Air Space Intelligence specializes in software tools for aviation operations and real-time optimization solutions. In such a lineup, FAA is essentially comparing three strengths: data integration, industry expertise, and narrower product specialization. For the regulator, this is a logical way to understand which approach will deliver the greatest effect not in a presentation, but under real network loads.
FAA's interest in such tools reflects a broader shift: artificial intelligence is increasingly viewed not as a showpiece technology, but as a working layer for mission-critical processes. In aviation, this is particularly notable because the industry simultaneously depends on precision, resilience, and response speed. Building new airports, expanding runways, or dramatically increasing staff quickly is not feasible, but improving the quality of forecasting and coordination through software is far more realistic.

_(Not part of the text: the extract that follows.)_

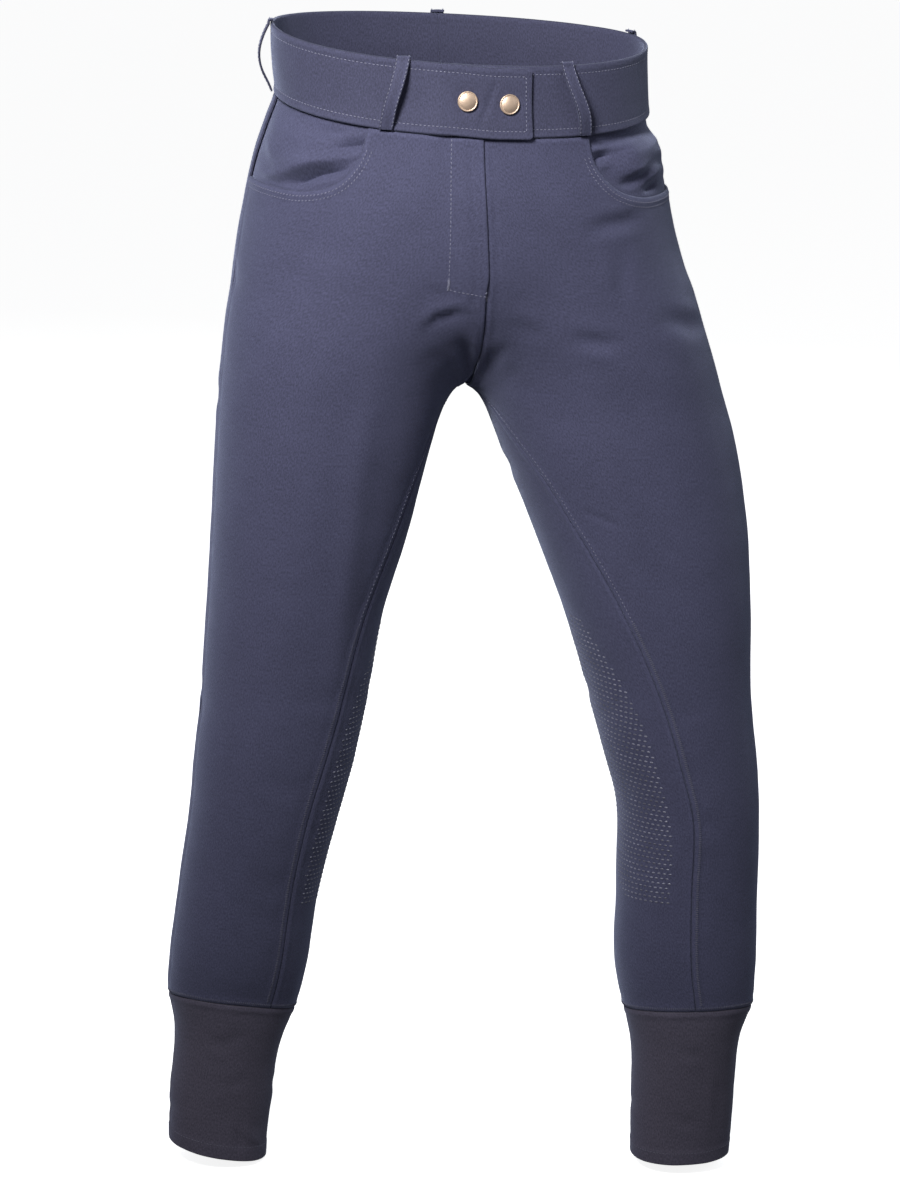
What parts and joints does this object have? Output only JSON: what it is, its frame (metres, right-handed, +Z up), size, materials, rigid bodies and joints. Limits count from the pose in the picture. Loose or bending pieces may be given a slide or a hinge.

This is exactly why regulators, airlines, and technology vendors are increasingly testing tools that can not only collect data but also propose actions before a problem escalates into a large-scale operational crisis. The key takeaway is that FAA already views AI not as an experiment on the periphery, but as a candidate for the role of an infrastructure tool. If the competition leads to an operational deployment, the winner of the tender is not the only one who benefits: the entire U.
S. air traffic system could gain a more predictable and resilient management model. But the decisive factor will not be the well-known name of a participant, but the ability to prove reliability, transparency, and practical utility under real aviation loads.
It is at this stage that it will become clear whether the market is ready to offer FAA not a beautiful demonstration, but a tool for daily operations.